A letter has gone out to rabbis from the Rabbinical Council of the United Synagogues recommending that lay people should be allowed to give a hesped (eulogy) on certain occasions at the discretion of the local rabbi.

Explaining the policy change, Rabbi Yitzchak Schochet, the recently elected chairman of RCUS, wrote: "We recommend that in the first instance it remains the ideal that the rabbi should be the one to give the eulogy."

He went on: "However, in circumstances where the rabbi deems it appropriate or necessary for a lay person to deliver the eulogy, then he may use his own discretion to allow for that to happen."

Rabbis would be advised to read over a lay person's eulogy beforehand to "ensure suitability in terms of content as well as length".

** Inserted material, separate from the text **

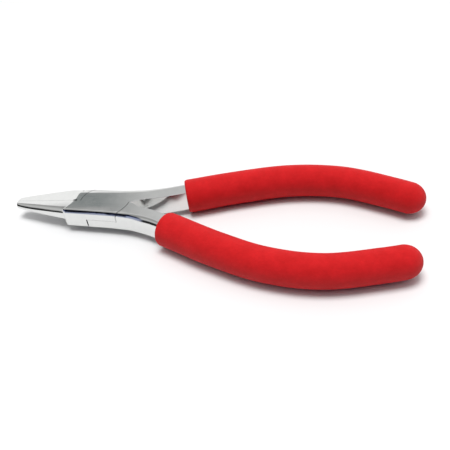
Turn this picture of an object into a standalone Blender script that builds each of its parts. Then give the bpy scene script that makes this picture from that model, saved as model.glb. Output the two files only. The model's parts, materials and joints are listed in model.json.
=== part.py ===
"""Flat nose pliers for jewellery making: two lapped steel arms, a flush rivet and two slip-on grips.

The pliers lie flat with their jaws closed. X runs along them, with the jaws towards -X and the
handles towards +X. Z is the pivot's axis, and the origin is on that axis, at the joint's underside.
The upper arm has the -Y jaw and the +Y handle. The lower arm is the same forging turned over, and
the nose is ground once the two are riveted, so both jaws stand a little above the joint's middle.
"""

import math

import bmesh
import bpy

MM = 0.001

# Fit
GAP = 0.3 * MM  # clearance between pieces that touch on the real pliers
OPEN_ROOM = 5 * MM  # how far a cutter runs past the steel

# Joint
JOINT_HALF_HEIGHT = 3.25 * MM
JOINT_HALF_WIDTH = 5.8 * MM
SHOULDER_X = -9.4 * MM
SHOULDER_SLANT = 1.2 * MM
EDGE_RADIUS = 0.7 * MM
JAW_WALL_RADIUS = 7.1 * MM
HANDLE_WALL_RADIUS = 9.2 * MM
CROTCH_X = 9.8 * MM

# Nose
TIP_X = -31.5 * MM
TIP_HALF_WIDTH = 0.75 * MM
TIP_HALF_HEIGHT = 1.45 * MM
ROOT_HALF_WIDTH = 5.6 * MM
ROOT_HALF_HEIGHT = 2.45 * MM
ROOT_LIFT = 0.55 * MM  # how far the nose's root stands above the joint's middle
WIDTH_GROWTH = 0.87  # under 1, so that the jaws' outer sides bow outwards
TIP_SQUARENESS = 6.0
ROOT_SQUARENESS = 7.0
NOSE_SECTIONS = 7
NOSE_SIDES = 28

# Handles, as the middle line of the +Y one
HANDLE_LINE = [
    (11.0 * MM, 3.9 * MM),
    (18.5 * MM, 5.9 * MM),
    (26.0 * MM, 8.8 * MM),
    (41.6 * MM, 15.1 * MM),
    (57.1 * MM, 19.7 * MM),
    (72.7 * MM, 20.3 * MM),
    (88.3 * MM, 16.0 * MM),
    (99.0 * MM, 11.9 * MM),
]
SHAFT_START_X = 12.0 * MM
SHAFT_WIDTH = 5.3 * MM
TANG_END_WIDTH = 4.2 * MM
TANG_END_X = 89.0 * MM
OUTER_SIDE = [(1.0 * MM, 5.8 * MM), (4.5 * MM, 5.95 * MM), (8.0 * MM, 6.35 * MM)]
SHAFT_STEPS = 22

# Grips
UPPER_GRIP_START_X = 25.3 * MM
LOWER_GRIP_START_X = 23.6 * MM
GRIP_END_X = 98.0 * MM
GRIP_START_RADIUS = 5.3 * MM
GRIP_END_RADIUS = 4.75 * MM
GRIP_RIM_RADIUS = 0.9 * MM
GRIP_STEPS = 22
GRIP_SIDES_RESOLUTION = 7
RIM_STEPS = 3
DOME_STEPS = 6

# Rivet
RIVET_RADIUS = 2.2 * MM
RIVET_HEAD_RADIUS = 3.0 * MM
RIVET_HEAD_DEPTH = 0.9 * MM
RIVET_STEPS = 32

# Resolution of arcs and of rounded edges
ARC_STEPS = 14
EDGE_RESOLUTION = 1


def clear_scene():
    for obj in list(bpy.data.objects):
        bpy.data.objects.remove(obj, do_unlink=True)


def new_collection(name):
    collection = bpy.data.collections.new(name)
    bpy.context.scene.collection.children.link(collection)
    return collection


def principled(name, colour, roughness, metallic):
    material = bpy.data.materials.new(name)
    material.use_nodes = True
    shader = material.node_tree.nodes["Principled BSDF"]
    shader.inputs["Base Color"].default_value = (*colour, 1.0)
    shader.inputs["Roughness"].default_value = roughness
    shader.inputs["Metallic"].default_value = metallic
    return material


def arc(radius, start_deg, end_deg, steps=ARC_STEPS):
    """Points of an arc about the pivot, from one angle to the other."""
    points = []
    for i in range(steps + 1):
        angle = math.radians(start_deg + (end_deg - start_deg) * i / steps)
        points.append((radius * math.cos(angle), radius * math.sin(angle)))
    return points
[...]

But individual rabbis should use their own judgment. "There is no longer any need to be concerned or to look over one's shoulder," he wrote.

One rabbi who has long been in favour of the move is Rabbi Geoffrey Shisler, minister of New West United Synagogue. In his previous pulpit at Bournemouth, he had allowed relatives and friends to speak, as is the case in many regional communities.

"Rabbis are frequently called on to speak about people they have never ever met," he said. "It has to be better to have someone speak from the heart about someone they loved rather than giving notes to the rabbi to speak."

The United Synagogue's previous ban on lay eulogies had been designed to prevent people saying inappropriate things, he explained.

"In my seven years' experience in Bournemouth, I never heard anyone say anything inappropriate. I heard beautiful speeches at the cemetery.

"I limited it to family members, or if it was an occasion where someone had been very heavily involved in a Jewish organisation, the chairman could say a few words. It was not a blanket permission to anybody to speak."

The issue was highlighted more than a decade ago by broadcaster and former JC columnist Vanessa Feltz, who spoke publicly about her distress at not being allowed to speak at the funeral of her mother, Valerie, who died in October 1995.

Rabbi Schochet told the JC this week that the eulogy policy had been "an ongoing concern for more than two decades. It is time to take a definitive stance on a number of such issues."

RCUS aimed to be "a dynamic force to empower the individual rabbi", he said. "The next issue on our agenda will be kashrut and catering within our shuls," he added.